Carlos Drummond de Andrade – Alguma poesia.
a) Embora tivesse grande respeito pelas ideias de Mário de Andrade, Drummond não aderiu sem reservas ao nacionalismo literário do amigo. Isso pode explicar a troca do título do livro Minha terra tem palmeiras por Alguma poesia? Comente a sua resposta.
b) De acordo com Mário de Andrade, o senso crítico afasta Drummond da poesia mais sentimental. A partir dessa nota, analise a diferença entre a visão romântica da “Canção do exílio” e a visão moderna de “Europa, França e Bahia”.

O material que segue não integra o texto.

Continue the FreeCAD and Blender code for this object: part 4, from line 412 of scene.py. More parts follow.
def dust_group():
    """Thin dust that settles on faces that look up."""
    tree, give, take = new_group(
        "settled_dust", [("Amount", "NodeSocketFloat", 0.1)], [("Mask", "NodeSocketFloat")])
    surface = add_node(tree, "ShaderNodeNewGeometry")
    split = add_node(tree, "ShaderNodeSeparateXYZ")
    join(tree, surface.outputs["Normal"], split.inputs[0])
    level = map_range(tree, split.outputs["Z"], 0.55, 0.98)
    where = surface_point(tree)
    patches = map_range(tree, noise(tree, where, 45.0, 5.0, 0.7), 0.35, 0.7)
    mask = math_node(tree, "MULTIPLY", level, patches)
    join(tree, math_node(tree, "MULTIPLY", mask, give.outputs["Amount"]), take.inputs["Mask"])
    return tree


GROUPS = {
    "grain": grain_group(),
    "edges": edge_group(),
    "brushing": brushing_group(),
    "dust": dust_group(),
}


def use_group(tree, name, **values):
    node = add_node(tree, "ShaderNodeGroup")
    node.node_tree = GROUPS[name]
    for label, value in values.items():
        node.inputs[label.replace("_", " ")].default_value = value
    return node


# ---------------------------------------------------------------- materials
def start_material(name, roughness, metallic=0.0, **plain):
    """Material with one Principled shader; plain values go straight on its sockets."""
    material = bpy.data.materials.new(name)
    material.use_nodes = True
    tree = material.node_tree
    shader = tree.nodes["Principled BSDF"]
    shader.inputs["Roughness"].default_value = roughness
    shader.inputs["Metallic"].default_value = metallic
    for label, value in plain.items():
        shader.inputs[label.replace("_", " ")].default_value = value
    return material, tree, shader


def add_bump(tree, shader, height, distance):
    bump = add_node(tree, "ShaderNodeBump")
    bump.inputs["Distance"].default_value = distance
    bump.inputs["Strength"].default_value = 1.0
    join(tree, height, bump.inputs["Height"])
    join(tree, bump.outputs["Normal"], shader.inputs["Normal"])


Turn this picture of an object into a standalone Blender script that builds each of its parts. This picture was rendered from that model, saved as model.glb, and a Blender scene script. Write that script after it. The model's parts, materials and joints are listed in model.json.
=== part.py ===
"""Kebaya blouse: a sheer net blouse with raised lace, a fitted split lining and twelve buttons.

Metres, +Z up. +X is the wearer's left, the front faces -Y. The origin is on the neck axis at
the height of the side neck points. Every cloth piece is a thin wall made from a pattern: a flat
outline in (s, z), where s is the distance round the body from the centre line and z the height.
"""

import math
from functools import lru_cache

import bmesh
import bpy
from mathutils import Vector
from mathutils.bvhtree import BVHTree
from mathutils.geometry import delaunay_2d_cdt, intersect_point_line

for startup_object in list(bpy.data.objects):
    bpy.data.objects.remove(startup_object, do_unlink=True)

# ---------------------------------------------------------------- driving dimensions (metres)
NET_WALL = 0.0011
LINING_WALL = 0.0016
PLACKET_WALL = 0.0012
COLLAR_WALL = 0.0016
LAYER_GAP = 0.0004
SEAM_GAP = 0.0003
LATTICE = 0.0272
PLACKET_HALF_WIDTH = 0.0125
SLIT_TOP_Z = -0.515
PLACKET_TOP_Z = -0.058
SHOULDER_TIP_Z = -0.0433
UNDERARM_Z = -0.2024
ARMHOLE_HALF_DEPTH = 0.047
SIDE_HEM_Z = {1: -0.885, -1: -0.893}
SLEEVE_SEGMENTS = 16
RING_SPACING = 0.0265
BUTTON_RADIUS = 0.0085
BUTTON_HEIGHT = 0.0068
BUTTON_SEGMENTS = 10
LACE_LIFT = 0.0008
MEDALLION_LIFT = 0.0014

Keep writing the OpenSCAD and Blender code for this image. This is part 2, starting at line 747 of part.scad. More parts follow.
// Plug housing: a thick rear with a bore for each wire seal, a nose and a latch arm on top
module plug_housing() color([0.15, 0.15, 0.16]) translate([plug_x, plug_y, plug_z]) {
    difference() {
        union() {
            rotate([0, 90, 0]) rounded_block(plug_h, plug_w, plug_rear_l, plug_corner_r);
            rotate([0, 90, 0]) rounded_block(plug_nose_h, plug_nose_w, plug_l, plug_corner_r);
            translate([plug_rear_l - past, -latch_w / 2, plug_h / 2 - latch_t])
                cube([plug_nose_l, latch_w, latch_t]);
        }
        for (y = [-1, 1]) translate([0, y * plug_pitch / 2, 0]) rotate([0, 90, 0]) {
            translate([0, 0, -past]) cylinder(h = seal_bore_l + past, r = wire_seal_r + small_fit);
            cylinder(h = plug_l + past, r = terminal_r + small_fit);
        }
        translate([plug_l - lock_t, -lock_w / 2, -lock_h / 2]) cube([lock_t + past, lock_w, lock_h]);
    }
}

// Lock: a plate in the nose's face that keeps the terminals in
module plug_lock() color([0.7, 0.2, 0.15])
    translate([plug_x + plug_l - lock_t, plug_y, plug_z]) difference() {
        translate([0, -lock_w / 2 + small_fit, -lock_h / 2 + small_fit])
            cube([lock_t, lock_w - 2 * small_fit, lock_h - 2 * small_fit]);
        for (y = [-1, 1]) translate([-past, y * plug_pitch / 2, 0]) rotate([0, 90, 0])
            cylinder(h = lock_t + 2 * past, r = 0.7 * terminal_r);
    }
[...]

a) O excerto da carta de Mário de Andrade bem como o enunciado do item A evidenciam que Drummond teria cogitado intitular seu livro de estreia como “Minha terra tem palmeiras”, o que suscitou a aprovação do poeta paulista – “nome admirabilíssimo que eu invejo” – , uma vez que esse título evocaria um nacionalismo de base romântica, recriado pelos modernistas da década de 1920.
Entretanto, Drummond parece não ter se convencido pelas considerações de Mário e optou por dar a seu livro um título de “Alguma Poesia”, menos pretensioso e, talvez, um tanto irônico. Desse modo, Drummond manifesta alguma reserva ao nacionalismo de seus companheiros modernistas, evitando remeter sua obra ao ideal nacionalista dos versos emprestados da “Canção do Exílio”, do romântico Gonçalves Dias. Com o novo título, o poeta mineiro expressa uma abordagem mais ampla e genérica da poesia, sem atrelá-la diretamente à busca e valorização da identidade nacional, o que evidencia a busca por novas abordagens temáticas no campo poético.

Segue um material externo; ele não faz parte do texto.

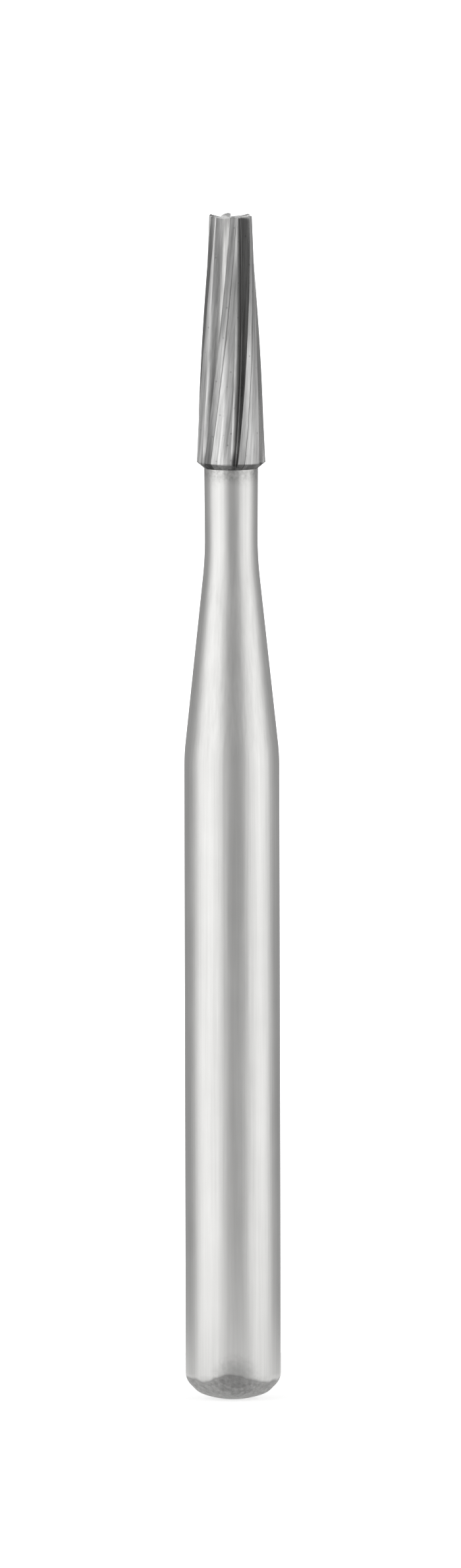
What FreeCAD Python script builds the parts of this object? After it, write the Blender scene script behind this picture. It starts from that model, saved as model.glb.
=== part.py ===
import FreeCAD, Part
import math
import os

# Dental bur with a plain tapered fluted head and a friction-grip shank.
# One solid, in millimetres. The axis is Z, the shank's end is at Z 0 and the cutting tip points to +Z.
# Angles round the axis are in degrees from -Y, the front, towards +X.

# Shank: a standard friction-grip cylinder with a domed, chamfered end
shank_diameter = 1.60
shank_length = 10.862
end_dome_radius = 1.50
end_chamfer_width = 0.210
end_chamfer_angle = 45.7
end_chamfer_blend = 0.30
end_dome_blend = 0.35

# Taper from the shank to the neck
taper_length = 3.336
shoulder_blend = 4.15
neck_blend = 6.2

# Neck: very slightly thicker towards the head
neck_length = 1.493
neck_thin_diameter = 0.885
neck_head_diameter = 0.906

# Head: a tapered envelope, widest at its back, with a rounded tip rim
head_length = 4.164
head_tip_diameter = 0.748
head_back_diameter = 1.180
underside_angle = 50.0
tip_rim_radius = 0.040

# Blades: a land behind each edge, a relieved top up to a shoulder, a back, a gullet and a steep flank.
# Towards the head's back the tops widen and the flutes grow narrower and shallower.
# Depths and fillets are shares of the rim's radius, the bulge is a share of the back's width.
blade_count = 6
blade_twist_per_mm = 11.75
first_blade_angle = 0.0
land_angle = 12.0
land_relief_angle = 5.0
top_relief_angle = 3.5
shoulder_angle_at_back = 48.0
shoulder_angle_at_tip = 19.0
gullet_depth_at_back = 0.20
gullet_depth_at_tip = 0.50
gullet_radius_ratio = 0.04
back_bulge_ratio = 0.07
steep_flank_lean = 2.0

# Tip face: shallow dish, with a radial notch at each flute
tip_dish_depth = 0.030
tip_notch_radius = 0.500
tip_notch_depth = 0.025
tip_notch_slope = 4.0

# Modelling allowance past a cut face, and the height between two sections of a flute
overrun = 0.25
section_step = 0.35

# Radii and heights that follow from the sizes above
shank_radius = shank_diameter / 2
neck_thin_radius = neck_thin_diameter / 2
neck_head_radius = neck_head_diameter / 2
head_back_radius = head_back_diameter / 2
head_tip_radius = head_tip_diameter / 2
taper_top = shank_length + taper_length
neck_top = taper_top + neck_length
underside_height = (head_back_radius - neck_head_radius) / math.tan(math.radians(underside_angle))
head_back = neck_top + underside_height
head_tip = head_back + head_length
blade_pitch = 360.0 / blade_count


def profile_point(radius, height):
    """Point of a turned profile, in the XZ plane."""
    return FreeCAD.Vector(radius, 0, height)


def section_point(radius, angle, height):
    """Point at an angle round the axis, counted from -Y towards +X."""
    turn = math.radians(angle)
    return FreeCAD.Vector(radius * math.sin(turn), -radius * math.cos(turn), height)


def tangent_arc(before, corner, after, radius):
    """Arc that rounds the corner of two straight lines, as its start, middle and end."""
    back = (before - corner).normalize()
    ahead = (after - corner).normalize()
    half = back.getAngle(ahead) / 2
    start = corner + back * (radius / math.tan(half))
    end = corner + ahead * (radius / math.tan(half))
    bisector = (back + ahead).normalize()
    middle = corner + bisector * (radius / math.sin(half) - radius)
    return start, middle, end


def blend_centre(line_point, line_direction, circle_centre, distance):
    """Last point along a directed line that lies at a distance from a circle's centre."""
    gap = line_point - circle_centre
    along = gap.dot(line_direction)
    root = along * along - gap.dot(gap) + distance * distance
    return line_point + line_direction * (math.sqrt(max(root, 0.0)) - along)


def line(start, end):
    """Straight edge."""
    return Part.LineSegment(start, end).toShape()


def arc(start, middle, end):
    """Circular edge through three points."""
    return Part.Arc(start, middle, end).toShape()


def arc_about(centre, start, end):
    """Arc from start to end the short way round a centre."""
    radius = (start - centre).Length
    middle = centre + (start + end - centre * 2).normalize() * radius
    return arc(start, middle, end)


def turned(edges):
    """Solid of revolution about Z from the edges of a closed half profile."""
    face = Part.Face(Part.Wire(edges))
    return face.revolve(FreeCAD.Vector(0, 0, 0), FreeCAD.Vector(0, 0, 1), 360)


def shank_end_edges():
    """Dome, blend, chamfer and blend, from the pole to the cylinder's lower edge."""
    slope = math.radians(end_chamfer_angle)
    chamfer_inner = shank_radius - end_chamfer_width
    dome_centre = profile_point(0, end_dome_radius)
    dome_edge = end_dome_radius - math.sqrt(end_dome_radius ** 2 - chamfer_inner ** 2)
    chamfer_start = profile_point(chamfer_inner, dome_edge)
    chamfer_end = profile_point(shank_radius, dome_edge + end_chamfer_width * math.tan(slope))
    rise = FreeCAD.Vector(math.cos(slope), 0, math.sin(slope))
    inward = FreeCAD.Vector(-math.sin(slope), 0, math.cos(slope))
    centre = blend_centre(chamfer_start + inward * end_dome_blend, rise * -1,
                          dome_centre, end_dome_radius - end_dome_blend)
    outward = (centre - dome_centre).normalize()
    dome_tangent = dome_centre + outward * end_dome_radius
    chamfer_tangent = centre - inward * end_dome_blend
    pole = profile_point(0, 0)
    corner = tangent_arc(chamfer_tangent, chamfer_end, profile_point(shank_radius, shank_length),
                         end_chamfer_blend)
    edges = [arc_about(dome_centre, pole, dome_tangent),
             arc_about(centre, dome_tangent, chamfer_tangent),
             line(chamfer_tangent, corner[0]),
             arc(*corner)]
    return edges, corner[2]


def shank_and_neck():
    """Turned shank, taper and neck, from the domed end to the head's underside."""
    edges, start = shank_end_edges()
    shoulder_corner = profile_point(shank_radius, shank_length)
    neck_corner = profile_point(neck_thin_radius, taper_top)
    neck_end = profile_point(neck_head_radius, neck_top)
    shoulder = tangent_arc(start, shoulder_corner, neck_corner, shoulder_blend)
    throat = tangent_arc(shoulder_corner, neck_corner, neck_end, neck_blend)
    seat = profile_point(neck_head_radius, neck_top + underside_height / 2)
    top_centre = profile_point(0, seat.z)
    edges += [line(start, shoulder[0]),
              arc(*shoulder),
              line(shoulder[2], throat[0]),
              arc(*throat),
              line(throat[2], neck_end),
              line(neck_end, seat),
              line(seat, top_centre),
              line(top_centre, profile_point(0, 0))]
    return turned(edges)


def rim_radius(height):
    """Radius of the cone that carries the blades' edges."""
    share = (height - head_back) / head_length
    return head_back_radius + (head_tip_radius - head_back_radius) * share


def between(at_back, at_tip, height):
    """Value that changes evenly from the head's back to its tip."""
    return at_back + (at_tip - at_back) * (height - head_back) / head_length


def gullet_radius(height):
    """Radius of the flute's floor."""
    return rim_radius(height) * (1 - between(gullet_depth_at_back, gullet_depth_at_tip, height))


def blade_edges(height, edge_angle):
    """Land, top, back, gullet and steep flank of one blade's pitch, at one height."""
    rim = rim_radius(height)
    land_radius = rim * (1 - math.radians(land_angle) * math.tan(math.radians(land_relief_angle)))
    shoulder_angle = between(shoulder_angle_at_back, shoulder_angle_at_tip, height)
    top_angle = max(shoulder_angle - land_angle, 1.0)
    top_fall = rim * math.radians(top_angle) * math.tan(math.radians(top_relief_angle))
    edge = section_point(rim, edge_angle, height)
    land_end = section_point(land_radius, edge_angle + land_angle, height)
    top_middle = section_point(land_radius - top_fall / 2, edge_angle + land_angle + top_angle / 2, height)
    shoulder = section_point(land_radius - top_fall, edge_angle + land_angle + top_angle, height)
    next_edge = section_point(rim, edge_angle + blade_pitch, height)
    foot = section_point(gullet_radius(height), edge_angle + blade_pitch - steep_flank_lean, height)

    chord = foot - shoulder
    across = FreeCAD.Vector(chord.y, -chord.x, 0).normalize()
    bulge = back_bulge_ratio * chord.Length
    back_radius = chord.Length ** 2 / (8 * bulge) + bulge / 2
    back_centre = (shoulder + foot) * 0.5 + across * (bulge - back_radius)

    steep = (next_edge - foot).normalize()
    away = FreeCAD.Vector(steep.y, -steep.x, 0)
    fillet = gullet_radius_ratio * rim
    centre = blend_centre(foot + away * fillet, steep, back_centre, back_radius + fillet)
    on_back = back_centre + (centre - back_centre).normalize() * back_radius
    on_steep = centre - away * fillet
    return [line(edge, land_end),
            arc(land_end, top_middle, shoulder),
            arc_about(back_centre, shoulder, on_back),
            arc_about(centre, on_back, on_steep),
            line(on_steep, next_edge)]


def fluted_section(height):
    """Closed outline of all the blades at one height, turned by the twist."""
    turn = first_blade_angle - blade_twist_per_mm * (head_tip - height)
    edges = []
    for blade in range(blade_count):
        edges += blade_edges(height, turn + blade * blade_pitch)
    return Part.Wire(edges)


def fluted_cone():
    """Twisted cone with all the flutes, longer than the head at both ends."""
    low = neck_top
    high = head_tip + overrun
    count = max(int(math.ceil((high - low) / section_step)), 4)
    sections = [fluted_section(low + (high - low) * i / count) for i in range(count + 1)]
    return Part.makeLoft(sections, True, False)


def head_envelope():
    """Turned blank of the head: conical underside, straight sides outside the blades, rounded dished tip."""
    outer = head_back_radius + overrun
    outer_height = neck_top + (outer - neck_head_radius) / math.tan(math.radians(underside_angle))
    rim_at_tip = rim_radius(head_tip)
    rim_low = profile_point(rim_at_tip, head_tip - tip_rim_radius)
    rim_mid = profile_point(rim_at_tip - tip_rim_radius * (1 - math.sqrt(0.5)),
                            head_tip - tip_rim_radius * (1 - math.sqrt(0.5)))
    rim_high = profile_point(rim_at_tip - tip_rim_radius, head_tip)
    flare = profile_point(outer, head_tip - tip_rim_radius - (outer - rim_at_tip))
    low_centre = profile_point(0, neck_top)
    return turned([line(low_centre, profile_point(neck_head_radius, neck_top)),
                   line(profile_point(neck_head_radius, neck_top), profile_point(outer, outer_height)),
                   line(profile_point(outer, outer_height), flare),
                   line(flare, rim_low),
                   arc(rim_low, rim_mid, rim_high),
                   line(rim_high, profile_point(0, head_tip - tip_dish_depth)),
                   line(profile_point(0, head_tip - tip_dish_depth), low_centre)])


def tip_notch(angle):
    """Round groove that runs outwards over the tip face, between two blades."""
    length = head_tip_radius + overrun
    bottom = head_tip - tip_notch_depth
    start = FreeCAD.Vector(0, 0, bottom + tip_notch_radius - length * math.tan(math.radians(tip_notch_slope)))
    outward = section_point(math.cos(math.radians(tip_notch_slope)), angle,
                            math.sin(math.radians(tip_notch_slope)))
    return Part.makeCylinder(tip_notch_radius, 1.2 * length, start, outward)


def head():
    """Fluted head: the twisted cone inside the turned envelope, with the notches over its tip."""
    solid = fluted_cone().common(head_envelope())
    middle_of_flute = first_blade_angle + (land_angle + blade_pitch) / 2
    for blade in range(blade_count):
        solid = solid.cut(tip_notch(middle_of_flute + blade * blade_pitch))
    return solid


def bur():
    """Whole tool, fused into one piece."""
    return shank_and_neck().fuse(head()).removeSplitter()


def main():
    os.makedirs("parts", exist_ok=True)
    shape = bur()
    solid = shape.Solids[0]
    print("solids", len(shape.Solids), "valid", shape.isValid(), "volume mm3", round(shape.Volume, 4))
    box = shape.optimalBoundingBox(True, False)
    print("height", round(box.ZMax, 4), "width", round(box.XLength, 4))
    solid.exportStep("parts/bur.step")


main()
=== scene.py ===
"""Looks of a plain tapered dental bur: turned shank and neck, fluted head, studio and camera.

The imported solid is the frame. Two finer pieces stand for it, built in millimetres and scaled to metres
at the end: the turned shank with its taper and neck, and the fluted head. The axis is Z, the domed end is
at Z 0 and the tip points to +Z. Angles round the axis are counted from -Y, the front, towards +X.
"""

import logging
import math
from dataclasses import dataclass, field
from enum import Enum
from typing import Iterable, Sequence

import bmesh
import bpy
from mathutils import Matrix, Vector


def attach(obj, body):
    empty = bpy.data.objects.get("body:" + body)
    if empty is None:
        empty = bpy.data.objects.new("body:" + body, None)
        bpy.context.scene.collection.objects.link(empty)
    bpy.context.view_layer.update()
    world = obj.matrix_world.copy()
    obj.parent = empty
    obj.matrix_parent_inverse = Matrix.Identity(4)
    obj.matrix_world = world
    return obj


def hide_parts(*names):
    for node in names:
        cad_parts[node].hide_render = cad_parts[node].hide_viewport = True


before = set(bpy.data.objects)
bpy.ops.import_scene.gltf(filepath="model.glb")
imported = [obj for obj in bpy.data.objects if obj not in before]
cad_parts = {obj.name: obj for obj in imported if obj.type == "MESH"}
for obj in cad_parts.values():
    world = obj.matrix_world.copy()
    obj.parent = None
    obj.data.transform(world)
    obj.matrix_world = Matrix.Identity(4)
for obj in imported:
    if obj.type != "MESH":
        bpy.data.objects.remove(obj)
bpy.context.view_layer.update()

MM = 0.001
BODY = "root"
NODE = "bur"

Colour = tuple[float, float, float, float]
Span = tuple[float, float]
Socket = bpy.types.NodeSocket
log = logging.getLogger("dental_bur")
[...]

b) Ao apreciar os poemas de Drummond, Mário de Andrade considerou que seu amigo era “muito inteligente de cabeça pra cair no lirismo” e que na obra “há muita coisa que é contada com memória em vez de vivida com sensação evocada”, o que significa que o autor mineiro manifestava um senso crítico que o afastava do lirismo sentimental. A recusa a esse tipo de lirismo pode ser observada na diferença entre a visão romântica da “Canção do Exílio” e a visão moderna de “Europa, França e Bahia”.

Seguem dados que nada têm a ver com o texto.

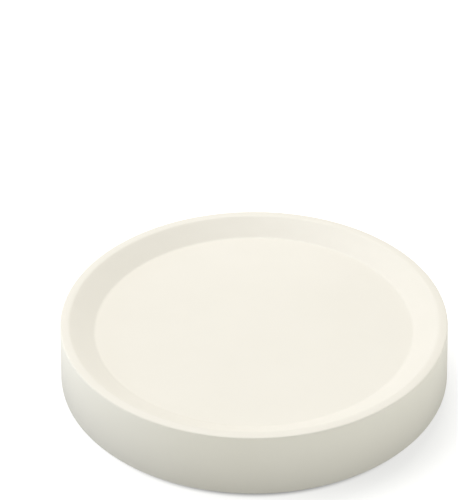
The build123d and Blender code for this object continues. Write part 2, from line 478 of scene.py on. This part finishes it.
def caster_pad():
    """The raised square behind a plate, with drawn sides and a soft lower edge."""
    half = pad_side / 2
    height = floor_under_z - plate_top_z
    bm = bmesh.new()
    bmesh.ops.create_grid(bm, x_segments=1, y_segments=1, size=half)
    for corner in bm.verts[:]:
        bmesh.ops.bevel(
            bm, geom=[corner], offset=pad_corner, offset_type="OFFSET",
            segments=pad_corner_steps, profile=0.5, affect="VERTICES", material=-1,
            clamp_overlap=True,
        )
    low = bm.faces[:]
    bmesh.ops.recalc_face_normals(bm, faces=low)
    top = bmesh.ops.extrude_face_region(bm, geom=low, use_keep_orig=True)["geom"]
    raised = [v for v in top if isinstance(v, bmesh.types.BMVert)]
    bmesh.ops.translate(bm, verts=raised, vec=(0, 0, height + floor_wall / 2))
    spread = (half + pad_draft) / half
    bmesh.ops.scale(bm, verts=raised, vec=(spread, spread, 1))
    bmesh.ops.recalc_face_normals(bm, faces=bm.faces)
    foot = [edge for edge in bm.edges if all(abs(v.co.z) < weld for v in edge.verts)]
    roll_edges(bm, foot, pad_edge_round, pad_edge_steps)
    return bm


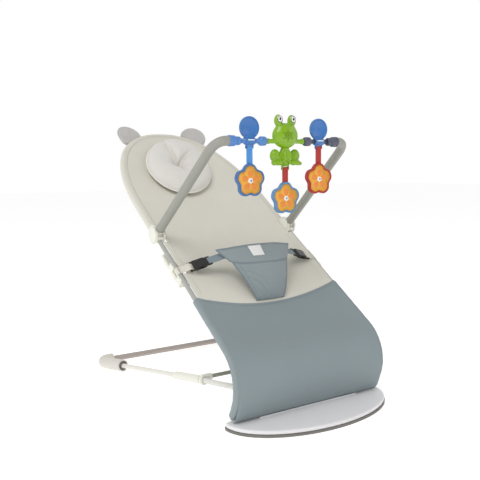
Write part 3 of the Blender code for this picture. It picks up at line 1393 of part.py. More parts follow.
foot_plate()
hinge_blocks()
base_frame()
prop()
seat_frame()
recline_racks()
hubs()
lower_cover()
upper_cover()
ears()
pillow()
side_straps()
buckles()
waistband()
crotch_panel()
toy_arms()
toy_bar()
discs()
frog()
flowers()
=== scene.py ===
"""The looks of a baby bouncer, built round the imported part: cloth, cushions, toys, finishes, light and camera.

Metres, in the part's frame: +Z up, +Y towards the child's head, the origin on the floor under the seat hinge.
"""

import json
import math

import bmesh
import bpy
import numpy as np
from mathutils import Matrix, Vector, noise


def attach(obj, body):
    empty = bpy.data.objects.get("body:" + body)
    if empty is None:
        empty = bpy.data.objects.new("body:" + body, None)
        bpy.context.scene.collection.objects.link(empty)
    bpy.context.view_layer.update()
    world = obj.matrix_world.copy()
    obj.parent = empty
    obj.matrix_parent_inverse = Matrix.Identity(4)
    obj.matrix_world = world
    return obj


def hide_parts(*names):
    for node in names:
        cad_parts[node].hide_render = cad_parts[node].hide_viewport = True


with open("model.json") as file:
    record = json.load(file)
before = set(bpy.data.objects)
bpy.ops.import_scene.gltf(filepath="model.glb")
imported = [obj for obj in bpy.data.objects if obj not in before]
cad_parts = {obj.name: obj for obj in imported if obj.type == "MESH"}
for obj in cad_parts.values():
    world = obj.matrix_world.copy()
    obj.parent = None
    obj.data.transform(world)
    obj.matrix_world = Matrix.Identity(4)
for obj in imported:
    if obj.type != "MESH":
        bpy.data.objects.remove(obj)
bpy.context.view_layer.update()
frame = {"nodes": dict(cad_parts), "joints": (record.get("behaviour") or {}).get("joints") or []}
NODES = frame["nodes"]
PLACES = {joint["name"]: Vector(joint.get("pos_m") or (0, 0, 0)) for joint in frame["joints"]}
SIDES = {"left": -1, "right": 1}
UP = Vector((0, 0, 1))

# The seat's surface, in the part's own sizes: t runs up the tube from the hinge, n stands square to it
HINGE_HEIGHT = PLACES["seat_recline"].z
TUBE_RADIUS = 0.005
KNEE_RADIUS = 0.080
FRONT_HEADING = math.radians(134.0)
RECLINE = math.radians(32.5)
KNEE_LENGTH = KNEE_RADIUS * (FRONT_HEADING - RECLINE)
BACK_LENGTH = 0.430
HEAD_CURL_RADIUS = 3.8
HALF_WIDTH = 0.1735
ARCH_START = 0.600
ARCH_LENGTH = 0.293
ARCH_TOP = ARCH_START + ARCH_LENGTH
ARCH_MARGIN = 0.012
SQUARENESS = 2.3
SHEET_HEIGHT = 0.0064
SEAM = 0.276
SEAM_DIP = 0.020
SAG_FRONT = 0.003
SAG_SEAT = 0.018
SAG_LESS_AT_BACK = 0.006
SAG_BEGINS = (0.02, 0.10)
SAG_FULL = (0.10, 0.20)
SAG_EASES = (0.22, 0.31)
SAG_ENDS = (0.72, ARCH_TOP)
HEM_LIFT = 0.004
HEM_LENGTH = 0.05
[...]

Em linhas gerais, a “Canção do exílio” sintetiza o saudosismo nacionalista de um eu-lírico que, estando em terras estrangeiras, idealiza o país natal como um lugar pleno de belezas naturais, amores e delícias os quais propiciariam a felicidade simples vivida sob as “palmeiras onde canta o sabiá”. No período romântico do século XIX, o poema de Dias foi considerado um marco importante na formação da literatura brasileira atrelada à construção da identidade nacional.
Em “Europa, França e Bahia”, Drummond problematiza o saudosismo nacionalista e manifesta uma recusa a aderir a um único ponto de vista. Num primeiro momento, a voz lírica parece sonhar com o exotismo da Europa, evocando a modernidade de Paris e da torre Eiffel; entretanto, a descrição desse espaço também apresenta marcas negativas, como “cais bolorentos” e “água suja do Sena”. Assim, sua adesão ao escapismo europeu não é completa, o que é evidenciado pelo verso “meus olhos brasileiros se enjoam da Europa”.
Nesse ponto, o poeta poderia aderir facilmente ao saudosismo nacionalista do exilado que sonha com a terra natal, mas não é o que acontece, pois, se seus “olhos brasileiros se fecham saudosos”, sua boca não consegue entoar a “Canção do exílio”. A pergunta “como era mesmo a Canção do exílio?” manifesta o quanto o ideal nacionalista é estranho ao eu lírico que, por fim, confessa que anda esquecido da sua terra. Aqui se identifica um impasse que permanece sem solução: por um lado, se a utopia de sonhar com a Europa não convence o poeta, por outro, ele parece não conseguir aderir ao sentimentalismo nacionalista inaugurado pelos românticos e herdado por Mário de Andrade.